The governors also wanted clauses that would compel the Government to consult counties in the process of licensing oil and gas operators to explore and produce oil.

They had also wanted contractors to hand over data on an oil block when they are quitting operations. Such data is critical for carrying forward exploration works and can be used as a bargaining chip whenever a company is exiting or selling a stake in a block.

The Energy Committee accepted some of the suggestions by the CoG and is including them in the Bill, which has already gone through Parliament and is currently in the Senate.

Among the wins for the counties include getting a seat in the board of the planned Upstream Regulatory Authority and removal of caps on oil profits paid to counties.

In sharing resources, the Bill had previously said counties would be paid 20 per cent of oil profits that the Government got as long as it did not exceed their annual budgets. Allocations to the communities were also capped at 25 per cent of what the county is allocated.

The counties were, however, unable to get the Committee on Energy to increase the share of revenues to communities to 10 per cent. CoG proposals on getting certain levels of disclosures from the Government and oil contractors were also thrown out.

The counties were also successful in checking some of the powers that the Bill initially bestowed on the Cabinet Secretary. In some instances, the CS Petroleum and Mining would have had immense powers in areas like licensing firms and deciding areas that would be explored for petroleum.

Upstream regulator

CoG and stakeholders, however, proposed that the CS be required to consult other players, including counties and institutions that will be set up by the law, including the upstream regulator and the National Upstream Petroleum Advisory Committee.

The Petroleum Bill has been harmonised with the Energy Bill in the Senate and domiciled some petroleum functions into the Energy Bill, leaving the Petroleum Bill to handle crude oil.

This would mean that the Energy Regulatory Commission will continue overseeing the retail petroleum business, which includes transportation, storage, and sale of refined petroleum products in Kenya.

In the Energy Bill, ERC has been renamed the Energy and Petroleum Regulatory Authority.
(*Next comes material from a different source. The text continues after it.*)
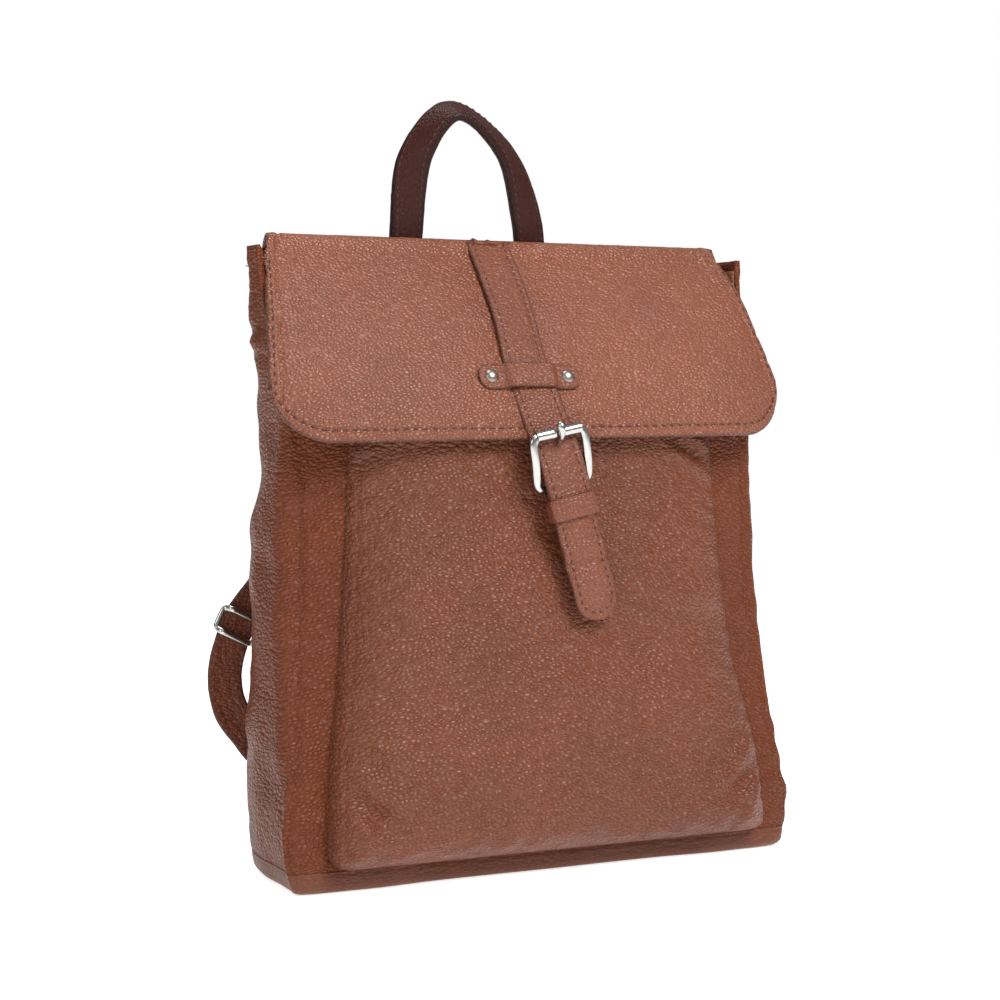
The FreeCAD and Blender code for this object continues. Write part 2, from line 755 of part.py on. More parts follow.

It is charged with regulating electricity as well as mainstream and downstream petroleum industries, with the exception of crude oil, which will be regulated by the Upstream Petroleum Regulatory Authority proposed in the Petroleum Bill.

The Kenya Civil Society Platform on Oil and Gas, however, wants petroleum functions transferred to the Petroleum Bill and fall under the proposed oil and gas regulator.

ERC will have to report to different ministries, especially when it comes to the issuance of licences and sector monitoring.